(Reuters) - Two of the most hotly anticipated IPOs of the year are expected to take place later this month, when the ride-hailing company Uber and the vegan burger company Beyond Meat offer shares to the public. Both companies are counting on a controversial - and, quite possibly, invalid - tactic to choose the court in which their future shareholders can sue if the IPOs flop.
IPO disclosures fall under the Securities Act of 1933. In 2018’s Cyan v. Beaver County Employees Retirement Fund (138 S.Ct. 1061), the U.S. Supreme Court held that shareholders can file class actions claiming Securities Act violations in either state or federal court.
Uber and Beyond Meat want to cut off the state-court option. (In general, corporations prefer not to litigate in more than one jurisdiction and prefer federal court, where judges may be more familiar with securities class action procedures.) In their filings with the Securities and Exchange Commission in April, both companies said their certificates of incorporation in Delaware will include clauses that require shareholders to bring Securities Act claims exclusively in federal court.
But here’s the thing: The latest word on such provisions under Delaware law is that they are invalid.
In December, as I reported, Vice-Chancellor Travis Laster of Delaware Chancery Court struck down Securities Act forum selection clauses in the corporate charters of three companies that went public in 2017, Blue Apron, Stitch Fix and Roku. The judge held that Delaware corporate law does not permit companies to steer investors to a particular forum for so-called “external” claims implicating issues beyond directors’ duties to shareholders.
The companies’ lawyers at Wilson Sonsini Goodrich & Rosati and Wilmer Cutler Pickering Hale & Dorr filed an appeal to the Delaware Supreme Court, but plaintiffs’ lawyers from Block & Leviton argued the appeal was premature because of their pending application for attorneys’ fees in Chancery Court. The Delaware justices agreed. In a Feb. 8 order (2019 WL 549039), they dismissed the appeal, holding that the Supreme Court does not have jurisdiction until Vice-Chancellor Laster rules on attorneys’ fees.
The fee issue is now fully briefed and argued in Chancery Court. (Plaintiffs’ lawyers have requested $3 million; the defendants said they should be awarded no more than $365,000.) But according to Joel Fleming of Block & Leviton, one of the lead plaintiffs’ lawyers in the Blue Apron litigation, it’s likely to be at least six months until the Delaware Supreme Court hears and decides whether forum selection clauses for Securities Act claims are valid.
The issue, in other words, won’t be resolved until after public markets have had a chance to digest IPO disclosures by Uber and Beyond Meat.
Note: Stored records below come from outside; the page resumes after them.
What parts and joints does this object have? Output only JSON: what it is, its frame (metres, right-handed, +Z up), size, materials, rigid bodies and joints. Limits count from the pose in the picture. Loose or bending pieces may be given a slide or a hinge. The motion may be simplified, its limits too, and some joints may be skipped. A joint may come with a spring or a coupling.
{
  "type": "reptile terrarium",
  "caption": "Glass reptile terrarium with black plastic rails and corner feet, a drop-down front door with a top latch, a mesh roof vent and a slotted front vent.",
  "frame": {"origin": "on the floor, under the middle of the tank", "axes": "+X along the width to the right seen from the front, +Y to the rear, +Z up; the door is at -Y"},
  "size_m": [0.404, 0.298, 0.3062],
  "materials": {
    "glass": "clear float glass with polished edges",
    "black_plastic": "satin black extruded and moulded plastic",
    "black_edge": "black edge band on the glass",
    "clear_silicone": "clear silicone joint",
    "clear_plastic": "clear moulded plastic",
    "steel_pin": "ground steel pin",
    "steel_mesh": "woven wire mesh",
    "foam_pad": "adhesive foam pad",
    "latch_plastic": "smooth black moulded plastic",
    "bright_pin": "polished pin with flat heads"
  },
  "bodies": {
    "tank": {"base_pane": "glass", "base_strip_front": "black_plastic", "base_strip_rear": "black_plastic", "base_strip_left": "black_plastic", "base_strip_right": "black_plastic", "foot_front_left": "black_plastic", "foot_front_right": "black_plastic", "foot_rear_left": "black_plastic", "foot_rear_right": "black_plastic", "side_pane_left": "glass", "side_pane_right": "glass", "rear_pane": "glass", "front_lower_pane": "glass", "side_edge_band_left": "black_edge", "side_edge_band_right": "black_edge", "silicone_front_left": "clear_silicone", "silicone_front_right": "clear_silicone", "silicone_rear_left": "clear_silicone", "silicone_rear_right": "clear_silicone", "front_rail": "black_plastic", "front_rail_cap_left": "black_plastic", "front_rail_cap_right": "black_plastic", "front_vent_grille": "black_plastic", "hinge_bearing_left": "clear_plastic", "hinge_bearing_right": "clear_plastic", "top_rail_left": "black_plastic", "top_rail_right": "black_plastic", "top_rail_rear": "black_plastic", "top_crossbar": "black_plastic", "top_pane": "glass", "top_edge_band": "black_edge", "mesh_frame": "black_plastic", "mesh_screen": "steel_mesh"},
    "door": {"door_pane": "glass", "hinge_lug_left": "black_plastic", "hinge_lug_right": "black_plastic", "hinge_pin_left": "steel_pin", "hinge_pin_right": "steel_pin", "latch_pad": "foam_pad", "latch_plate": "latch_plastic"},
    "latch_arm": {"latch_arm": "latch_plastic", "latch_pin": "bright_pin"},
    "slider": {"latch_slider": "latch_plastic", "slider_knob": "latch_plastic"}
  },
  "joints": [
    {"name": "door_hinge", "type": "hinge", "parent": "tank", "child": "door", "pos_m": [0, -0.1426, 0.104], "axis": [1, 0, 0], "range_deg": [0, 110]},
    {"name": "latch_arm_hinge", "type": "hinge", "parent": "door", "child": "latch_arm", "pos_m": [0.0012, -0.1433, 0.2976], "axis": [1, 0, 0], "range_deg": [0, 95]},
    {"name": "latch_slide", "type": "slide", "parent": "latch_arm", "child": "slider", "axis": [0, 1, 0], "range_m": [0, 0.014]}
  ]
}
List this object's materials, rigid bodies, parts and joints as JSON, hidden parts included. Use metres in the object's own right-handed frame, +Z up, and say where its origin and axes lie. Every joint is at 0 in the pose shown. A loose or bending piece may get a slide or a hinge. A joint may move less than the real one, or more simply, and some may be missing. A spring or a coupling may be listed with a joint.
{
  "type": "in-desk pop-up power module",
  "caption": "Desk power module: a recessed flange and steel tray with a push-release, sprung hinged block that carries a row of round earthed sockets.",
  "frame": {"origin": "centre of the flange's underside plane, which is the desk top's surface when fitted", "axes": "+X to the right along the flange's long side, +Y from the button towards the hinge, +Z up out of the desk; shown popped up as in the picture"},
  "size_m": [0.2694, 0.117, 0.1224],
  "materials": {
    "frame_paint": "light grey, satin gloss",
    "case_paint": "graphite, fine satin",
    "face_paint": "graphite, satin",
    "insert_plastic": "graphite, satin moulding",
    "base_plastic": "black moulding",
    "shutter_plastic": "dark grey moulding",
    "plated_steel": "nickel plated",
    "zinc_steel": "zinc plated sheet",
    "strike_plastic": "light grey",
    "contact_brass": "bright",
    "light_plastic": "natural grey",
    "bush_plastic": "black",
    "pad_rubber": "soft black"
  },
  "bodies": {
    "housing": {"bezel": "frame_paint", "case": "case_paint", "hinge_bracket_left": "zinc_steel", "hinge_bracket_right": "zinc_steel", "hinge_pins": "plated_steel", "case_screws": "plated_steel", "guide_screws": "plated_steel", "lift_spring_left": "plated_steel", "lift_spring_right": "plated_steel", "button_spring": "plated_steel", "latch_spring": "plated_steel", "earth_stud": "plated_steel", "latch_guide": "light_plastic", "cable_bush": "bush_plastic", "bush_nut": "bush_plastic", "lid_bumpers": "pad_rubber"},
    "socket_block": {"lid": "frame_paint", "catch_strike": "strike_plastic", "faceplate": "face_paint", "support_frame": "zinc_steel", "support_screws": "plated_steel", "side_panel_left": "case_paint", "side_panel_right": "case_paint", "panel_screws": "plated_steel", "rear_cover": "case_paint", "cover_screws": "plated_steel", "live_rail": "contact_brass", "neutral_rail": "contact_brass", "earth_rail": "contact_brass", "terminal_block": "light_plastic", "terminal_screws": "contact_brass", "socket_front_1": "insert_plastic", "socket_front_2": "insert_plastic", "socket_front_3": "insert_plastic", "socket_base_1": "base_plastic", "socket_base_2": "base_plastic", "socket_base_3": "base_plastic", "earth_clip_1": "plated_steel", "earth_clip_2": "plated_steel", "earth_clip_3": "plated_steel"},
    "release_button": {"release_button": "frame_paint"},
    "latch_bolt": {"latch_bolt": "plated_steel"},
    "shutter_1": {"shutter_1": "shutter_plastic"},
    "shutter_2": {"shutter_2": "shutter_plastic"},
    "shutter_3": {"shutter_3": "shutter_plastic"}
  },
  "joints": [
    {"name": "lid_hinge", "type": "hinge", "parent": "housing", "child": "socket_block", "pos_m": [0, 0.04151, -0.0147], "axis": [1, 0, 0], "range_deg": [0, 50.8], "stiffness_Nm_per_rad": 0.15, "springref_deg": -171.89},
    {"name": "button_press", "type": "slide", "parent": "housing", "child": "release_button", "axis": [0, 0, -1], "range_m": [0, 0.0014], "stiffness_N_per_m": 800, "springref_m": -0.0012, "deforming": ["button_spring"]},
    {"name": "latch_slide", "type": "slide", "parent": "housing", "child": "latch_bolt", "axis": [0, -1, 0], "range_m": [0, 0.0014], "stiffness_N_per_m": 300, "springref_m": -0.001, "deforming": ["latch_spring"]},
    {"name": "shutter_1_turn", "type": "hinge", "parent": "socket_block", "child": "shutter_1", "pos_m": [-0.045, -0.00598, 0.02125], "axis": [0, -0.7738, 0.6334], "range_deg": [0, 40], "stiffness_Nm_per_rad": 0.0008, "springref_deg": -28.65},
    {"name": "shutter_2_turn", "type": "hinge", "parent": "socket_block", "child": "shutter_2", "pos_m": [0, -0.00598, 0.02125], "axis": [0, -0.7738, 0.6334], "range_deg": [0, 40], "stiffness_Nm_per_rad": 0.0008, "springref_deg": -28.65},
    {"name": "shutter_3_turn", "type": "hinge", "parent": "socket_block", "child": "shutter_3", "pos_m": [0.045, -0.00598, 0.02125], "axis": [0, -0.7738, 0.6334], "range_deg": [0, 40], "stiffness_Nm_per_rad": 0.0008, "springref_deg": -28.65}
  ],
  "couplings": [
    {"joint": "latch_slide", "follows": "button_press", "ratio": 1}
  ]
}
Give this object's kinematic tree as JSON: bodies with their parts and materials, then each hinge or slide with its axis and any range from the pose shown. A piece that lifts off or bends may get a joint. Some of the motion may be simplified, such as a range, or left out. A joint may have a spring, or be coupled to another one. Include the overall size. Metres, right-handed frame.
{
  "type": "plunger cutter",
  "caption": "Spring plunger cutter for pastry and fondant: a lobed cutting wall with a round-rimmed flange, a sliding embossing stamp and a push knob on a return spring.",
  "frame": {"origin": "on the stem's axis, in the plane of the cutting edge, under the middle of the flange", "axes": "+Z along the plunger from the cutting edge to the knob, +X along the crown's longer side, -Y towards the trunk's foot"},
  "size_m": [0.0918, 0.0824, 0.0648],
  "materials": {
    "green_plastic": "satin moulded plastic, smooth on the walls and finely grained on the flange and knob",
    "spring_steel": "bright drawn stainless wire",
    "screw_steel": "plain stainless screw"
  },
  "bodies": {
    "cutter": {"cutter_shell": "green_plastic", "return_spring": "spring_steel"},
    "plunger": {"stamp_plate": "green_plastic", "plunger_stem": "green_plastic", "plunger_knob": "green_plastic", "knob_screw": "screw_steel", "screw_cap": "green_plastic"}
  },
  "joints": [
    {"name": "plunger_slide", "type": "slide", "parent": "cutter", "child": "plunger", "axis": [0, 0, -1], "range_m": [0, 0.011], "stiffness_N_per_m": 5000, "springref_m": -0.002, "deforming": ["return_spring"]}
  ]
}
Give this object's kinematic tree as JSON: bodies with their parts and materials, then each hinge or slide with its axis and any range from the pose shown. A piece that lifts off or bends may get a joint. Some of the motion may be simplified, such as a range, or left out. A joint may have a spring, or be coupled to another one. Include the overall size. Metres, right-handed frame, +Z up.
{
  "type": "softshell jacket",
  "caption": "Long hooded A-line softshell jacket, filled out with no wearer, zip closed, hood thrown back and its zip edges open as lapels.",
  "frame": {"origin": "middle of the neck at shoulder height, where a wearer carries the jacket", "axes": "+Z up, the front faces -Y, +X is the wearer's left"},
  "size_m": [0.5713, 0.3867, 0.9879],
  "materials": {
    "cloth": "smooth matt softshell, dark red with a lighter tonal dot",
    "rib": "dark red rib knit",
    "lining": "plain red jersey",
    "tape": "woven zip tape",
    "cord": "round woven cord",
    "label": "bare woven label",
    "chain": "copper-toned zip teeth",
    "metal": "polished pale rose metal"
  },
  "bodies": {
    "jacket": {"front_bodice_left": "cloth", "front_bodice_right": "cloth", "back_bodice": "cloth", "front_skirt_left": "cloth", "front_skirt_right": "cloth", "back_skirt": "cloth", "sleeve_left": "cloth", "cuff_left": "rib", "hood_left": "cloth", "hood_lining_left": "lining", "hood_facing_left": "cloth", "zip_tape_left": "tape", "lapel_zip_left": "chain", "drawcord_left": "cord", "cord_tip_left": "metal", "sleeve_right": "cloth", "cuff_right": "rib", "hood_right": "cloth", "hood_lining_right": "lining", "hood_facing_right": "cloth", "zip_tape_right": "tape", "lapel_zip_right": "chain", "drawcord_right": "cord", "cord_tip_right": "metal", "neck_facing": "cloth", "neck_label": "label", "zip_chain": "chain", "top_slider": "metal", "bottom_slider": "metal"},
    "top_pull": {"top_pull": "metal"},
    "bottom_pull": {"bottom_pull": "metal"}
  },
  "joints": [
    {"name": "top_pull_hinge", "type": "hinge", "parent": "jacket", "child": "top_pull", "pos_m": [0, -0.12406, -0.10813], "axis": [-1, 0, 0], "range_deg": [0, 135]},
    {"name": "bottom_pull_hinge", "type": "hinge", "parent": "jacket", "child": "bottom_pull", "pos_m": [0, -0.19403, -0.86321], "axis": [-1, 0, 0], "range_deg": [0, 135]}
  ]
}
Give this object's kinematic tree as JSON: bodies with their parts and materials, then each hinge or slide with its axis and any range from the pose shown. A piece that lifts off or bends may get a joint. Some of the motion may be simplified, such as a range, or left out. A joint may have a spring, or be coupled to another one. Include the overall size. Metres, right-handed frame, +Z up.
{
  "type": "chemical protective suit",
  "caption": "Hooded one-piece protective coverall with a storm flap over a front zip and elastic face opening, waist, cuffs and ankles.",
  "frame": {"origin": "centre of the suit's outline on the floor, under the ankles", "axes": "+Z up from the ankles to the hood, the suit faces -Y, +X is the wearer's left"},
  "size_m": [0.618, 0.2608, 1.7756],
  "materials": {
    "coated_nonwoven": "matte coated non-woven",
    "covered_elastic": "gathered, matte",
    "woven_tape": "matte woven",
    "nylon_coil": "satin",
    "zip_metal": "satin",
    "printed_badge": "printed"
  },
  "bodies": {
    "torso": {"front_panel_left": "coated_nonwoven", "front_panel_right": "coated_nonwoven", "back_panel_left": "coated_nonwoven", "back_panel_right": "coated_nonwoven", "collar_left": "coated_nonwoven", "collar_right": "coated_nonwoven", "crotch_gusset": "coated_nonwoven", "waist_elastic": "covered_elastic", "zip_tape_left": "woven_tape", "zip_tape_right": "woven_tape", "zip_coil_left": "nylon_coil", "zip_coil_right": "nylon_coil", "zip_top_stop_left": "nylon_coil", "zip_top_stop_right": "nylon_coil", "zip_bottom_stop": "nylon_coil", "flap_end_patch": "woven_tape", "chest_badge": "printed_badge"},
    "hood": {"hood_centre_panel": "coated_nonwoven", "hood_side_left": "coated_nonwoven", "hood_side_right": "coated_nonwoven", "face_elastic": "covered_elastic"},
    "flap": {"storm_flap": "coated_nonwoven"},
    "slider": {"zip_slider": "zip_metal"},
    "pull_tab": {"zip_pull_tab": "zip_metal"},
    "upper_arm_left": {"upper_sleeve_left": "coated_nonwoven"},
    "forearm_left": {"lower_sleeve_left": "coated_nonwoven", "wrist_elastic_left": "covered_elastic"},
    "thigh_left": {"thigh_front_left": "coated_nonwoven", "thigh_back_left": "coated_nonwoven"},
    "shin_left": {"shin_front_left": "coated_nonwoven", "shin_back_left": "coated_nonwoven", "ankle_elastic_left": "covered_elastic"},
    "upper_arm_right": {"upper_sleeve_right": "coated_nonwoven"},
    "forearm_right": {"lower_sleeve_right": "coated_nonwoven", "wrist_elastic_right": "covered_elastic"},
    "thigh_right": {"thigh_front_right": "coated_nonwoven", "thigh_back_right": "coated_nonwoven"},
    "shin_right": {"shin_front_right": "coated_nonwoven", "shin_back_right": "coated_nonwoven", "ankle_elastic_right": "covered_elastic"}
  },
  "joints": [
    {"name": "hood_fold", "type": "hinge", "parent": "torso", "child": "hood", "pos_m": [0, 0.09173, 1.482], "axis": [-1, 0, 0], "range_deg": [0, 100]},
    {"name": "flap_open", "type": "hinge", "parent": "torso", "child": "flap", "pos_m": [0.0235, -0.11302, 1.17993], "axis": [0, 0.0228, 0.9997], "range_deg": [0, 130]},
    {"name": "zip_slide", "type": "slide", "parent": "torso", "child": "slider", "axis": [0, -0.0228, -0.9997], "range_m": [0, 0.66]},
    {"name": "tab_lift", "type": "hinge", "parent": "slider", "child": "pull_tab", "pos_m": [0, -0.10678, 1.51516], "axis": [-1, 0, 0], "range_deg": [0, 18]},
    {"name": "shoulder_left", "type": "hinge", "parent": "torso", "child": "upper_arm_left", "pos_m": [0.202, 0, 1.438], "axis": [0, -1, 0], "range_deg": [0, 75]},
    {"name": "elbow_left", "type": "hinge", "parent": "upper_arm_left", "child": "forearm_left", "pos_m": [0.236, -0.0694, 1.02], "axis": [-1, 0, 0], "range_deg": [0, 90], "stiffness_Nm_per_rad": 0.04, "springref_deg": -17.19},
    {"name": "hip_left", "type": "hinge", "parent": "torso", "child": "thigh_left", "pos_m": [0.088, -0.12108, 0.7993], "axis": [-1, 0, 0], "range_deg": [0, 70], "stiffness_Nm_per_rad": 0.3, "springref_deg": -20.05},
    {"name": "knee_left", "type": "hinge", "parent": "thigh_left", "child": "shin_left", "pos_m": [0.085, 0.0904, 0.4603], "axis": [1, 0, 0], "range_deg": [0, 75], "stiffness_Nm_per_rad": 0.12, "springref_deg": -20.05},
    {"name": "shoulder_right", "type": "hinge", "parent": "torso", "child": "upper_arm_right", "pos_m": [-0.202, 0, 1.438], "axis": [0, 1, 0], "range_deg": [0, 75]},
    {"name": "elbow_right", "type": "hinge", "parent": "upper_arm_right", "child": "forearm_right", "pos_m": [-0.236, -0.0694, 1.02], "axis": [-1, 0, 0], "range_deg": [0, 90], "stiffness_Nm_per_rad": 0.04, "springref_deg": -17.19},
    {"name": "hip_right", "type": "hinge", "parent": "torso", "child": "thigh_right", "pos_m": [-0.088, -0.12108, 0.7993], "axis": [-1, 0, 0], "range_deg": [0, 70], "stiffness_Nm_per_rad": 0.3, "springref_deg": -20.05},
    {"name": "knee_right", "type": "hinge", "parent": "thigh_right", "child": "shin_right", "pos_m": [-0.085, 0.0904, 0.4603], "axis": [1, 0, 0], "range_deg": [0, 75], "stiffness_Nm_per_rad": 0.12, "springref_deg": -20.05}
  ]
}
Neither company, of course, may end up facing shareholder class actions over its IPO. Only about 25 percent of companies that go public face investor claims of Securities Act violations and I’m not suggesting that Uber or Beyond Meat will be in that minority. I’m just pointing out that these companies, in the face of uncertainty about restricting shareholders’ litigation rights, opted to include forum selection clauses.
“It is, to say the least, an aggressive position to include in your certificate of incorporation a provision that the Delaware Court of Chancery has said is invalid,” said shareholders’ lawyer Fleming, who predicted a heated fight over jurisdiction if Uber or Beyond Meat ends up facing state-court class actions claiming Securities Act violations.
I reached out to Uber and Beyond Meat as well as lawyers representing the companies and their underwriters in the IPOs. Alan Denenberg of Davis Polk & Wardwell, who represents Uber underwriters, declined to comment. No one else responded to my queries on the Securities Act forum selection clauses.
Fleming pointed out that after Vice-Chancellor Laster’s decision in the Blue Apron case, several companies that had adopted similar forum selection clauses issued SEC filings that said they would not enforce the provisions unless the Delaware Supreme Court reversed the Chancery ruling.
Slack, which filed an IPO registration statement at the SEC last week, said no provision in its bylaws will preclude shareholders from bringing Securities Act claims in state court.
In 2018, according to Cornerstone Research, investors exercised their right to state-court jurisdiction in 30 suits over allegedly misleading IPO disclosures. Just last month, when shares of the ride-hailing company Lyft stumbled soon after Lyft’s IPO, shareholders brought Securities Act claims in state court in California. Lyft did not include a forum selection clause in its corporate charter or articles of incorporation.
Uber did acknowledge uncertainty about Securities Act forum selection in its IPO registration filing, which noted the Chancery Court holding and said enforcement of its provision is “subject to and contingent upon a final adjudication in the State of Delaware.” Its filing does not reveal how Uber intends to respond if it is sued in state court before the Delaware Supreme Court has ruled in the Blue Apron case.
Beyond Meat’s registration statement said just that if a court were to find its forum selection clause unenforceable, “we may incur additional costs associated with resolving the dispute in other jurisdictions, which could seriously harm our business.” It did not mention Vice-Chancellor Laster’s ruling in Blue Apron or the likelihood that the Delaware Supreme Court will take up the issue in the next several months.